Shopping is obviously a hideous trigger for me. I quickly move away from self acceptance (and by that I don’t mean being happy with my size and shape, I simply mean being more loving and caring of my body and mind) to self loathing (where I pour insults and abuse onto myself in a way I wouldn’t dream about doing to my worst enemy). I magnify all my faults and flaws to the size of the moon. I even texted my husband and called myself a lard arse . Why would I say this of myself, when my body has been doing what it can to look after me and protect me over the years? It’s not the way it is because I simply thought I’d eat too much and not exercise enough. It’s the way it is because I’ve used food to soothe and comfort. It’s the way it is because I’ve used my fat as a great big old suit of armour, to protect myself from the horrid things I didn’t know how to deal with. But I’m in a different place now. I’m in a place of awareness and learning, and the habits I had are being changed. Now when I want to self soothe or comfort, I might just head to bed or bath with a good book. Now I appreciate the way my body feels after exercise.
But there will still be days like this, where I turn on myself, where when I need kindness above all else, I choose to assault myself and my body and temporarily believe the lies I tell myself.
I did find some jeans. Good old Sainsbury’s saved the day! And it was the first pear I tried on in there. If only I’d headed there first! But then, if I had, I wouldn’t be writing this and realising how far I’ve come!
It’s Friday evening. Not only that, but it’s Friday 9th December. The second Friday of the official party season! The time of year where secretaries are drunkenly snogging their boss secretly in the closet. The time of year where drink o’clock starts at noon, and is all but obligatory.
So what party am I preparing, preening and primping myself for? What Christmas event am I about to set out the door for?

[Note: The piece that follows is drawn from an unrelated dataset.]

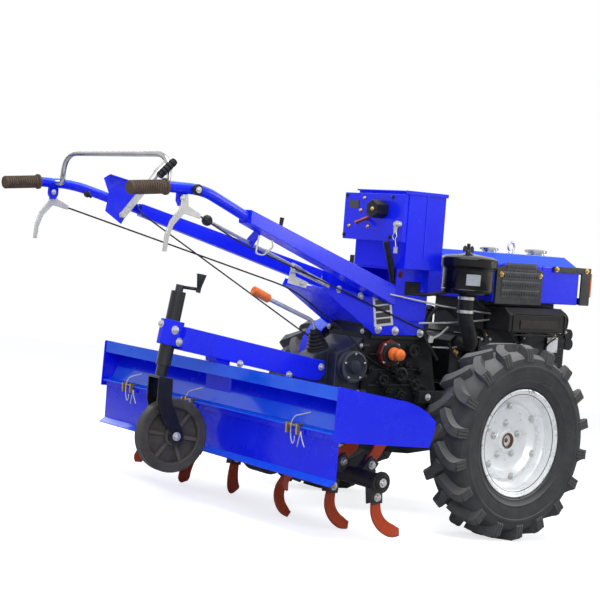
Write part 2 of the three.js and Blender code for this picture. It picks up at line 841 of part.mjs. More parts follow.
// Bracket welded inside the left tube, its top edge folded inwards.
const BRACKET_NEAR = TUBE_RADIUS - 4;
const BRACKET_FAR = TUBE_RADIUS;
const clutchBracket = join(
  plateBesideTube([
    [90, 739],
    [108, 751.5],
    [166, 738],
    [198, 692],
    [153, 602],
    [101, 639],
    [109, 693],
  ], BRACKET_NEAR, BRACKET_FAR),
  plateBesideTube([[108, 748], [108, 751.5], [166, 738], [166, 734.5]], BRACKET_NEAR, BRACKET_FAR + 14),
);

// A strap from its pivot on the bracket, with a grip in two thicknesses at its end.
const leverInset = BRACKET_FAR + FIT;
const gripInset = leverInset + 2;
add(tractor, 'clutch_lever', join(
  plateBesideTube([
    [147, 622],
    [144, 634],
    [152, 642],
    [196, 704],
    [230, 747],
    [242, 739],
    [211, 689],
    [163, 622],
  ], leverInset, leverInset + 4),
  bar(besideTube(156, 630, leverInset + 1), besideTube(156, 630, leverInset + 14), 8, 6),
  bar(besideTube(232, 736, gripInset), besideTube(254, 770, gripInset), 11, 14),
  bar(besideTube(252, 768, gripInset), besideTube(291, 814, gripInset), 13, 14, 11),
), zinc());

const gripStart = GRIP_END + GRIP_LENGTH;
const gripBore = TUBE_RADIUS + 2 * FIT;
const leverTop = GRIP_HEIGHT - TUBE_RADIUS - 2;
const droop = Math.atan(GRIP_DROOP / (GRIP_LENGTH - 6));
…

And I am perfectly content with that. I am actually home with my youngest little man who has the sniffles. My older two are at a pantomime with gran, and my husband, well he is out at a works do, where I sincerely hope he won’t be having a secret snog 😉
For almost as long as I can remember, up until about 2 weeks ago, I’ve had a bottle of wine on a Friday night, and a Saturday, maybe a Sunday……and some other day of the week. I’ve drunk with friends, I’ve drunk without. I’ve drunk with people who I realise now were pretty much friends purely because of our drinking capabilities and not much else, and over time, when you realise there are shallow relationships, that in itself brings a sadness that can lead you to drink more or faster, and simply in the worst possible state of mind.
But a couple of weeks ago, I decided I wanted a break, and so did my liver and my bank balance. And it has been a pretty smooth transition. In the last 3 weeks I have had one bottle of wine and half a guinness. And I feel so much better for it! I wake up clear headed, I don’t wake in the middle of the night panicking over some teeny little problem I can’t possibly deal with at 3am. I’m not having to groan or apologise over things I’ve said or done, and my whole world is full of clarity!
Drinking can be fun. It can be relaxing, social, healthy to a degree! But it can also mask a host of problems, and when we use it to mask things, we can never see the full picture. And I’m liking seeing the whole picture.
Of course, I can’t stay pious forever. I’m late night shopping on Thursday and I intend to have a glass or two to celebrate successful shopping. And with family and friends to socialise with over the following weekend, I don’t doubt a glass or two will be downed!
But for now, for this quiet Friday, I’m enjoying having broken that wine drinking habit. Now to put the kettle on and enjoy a nice herbal tea!
It’s December 1st! Officially Christmas Month. Officially the time to start opening those little windows? Did you get a chocolate one? I haven’t got one. I thought about getting a nice traditional picture one, but haven’t gotten around to it yet. Maybe tomorrow.
It’s the start of the silly party season. All those finger foods, nuts, tins of chocolates. And mulled wine, mulled ale, Baileys! Need I go on? Need I list all the temptations people come to face at this time of years? But for me, this year at least, I can take or leave it all! Having become (a slightly slacking on occasion) vegan, the appeal of a large chunk of those goodies is removed. I’m not missing chocolate, and the alcohol I’m cutting down on. Nuts, well I like them, but in a salad, or a roast, not really on their own. I’ve never been a big fan of the cake or pudding, and mince pies, I just shudder at the thought, unless they’re smothered in cream, which I now don’t eat! Ha! How smug do I sound?
BUT. I’m still looking forward to Christmas dinner. Roast potatos, parsnips, sprouts and chestnuts in a marsala reduction. Stuffing. Bread sauce……..can you make a nice tasting vegan bread sauce?
I love food, don’t be fooled! I just don’t want to use December as an excuse to overindulge on all those little savoury delicacies. It’s an old habit I no longer desire to keep up.
The children will be out of school soon for Christmas holidays. That’s a couple of weeks of lazing around, especially if it’s cold. So what do we all do to keep moving, to keep our bodies energized and full of vitality?
That table I mentioned a couple of blog entries ago. I’m going to have to do it. That list of the exercise ideas to keep me inspired. I need a plan, man!
But first, I have to do the housework, and some school stuff. And I’m oh so good at procrastinating.
So what are you going to do about it all this December?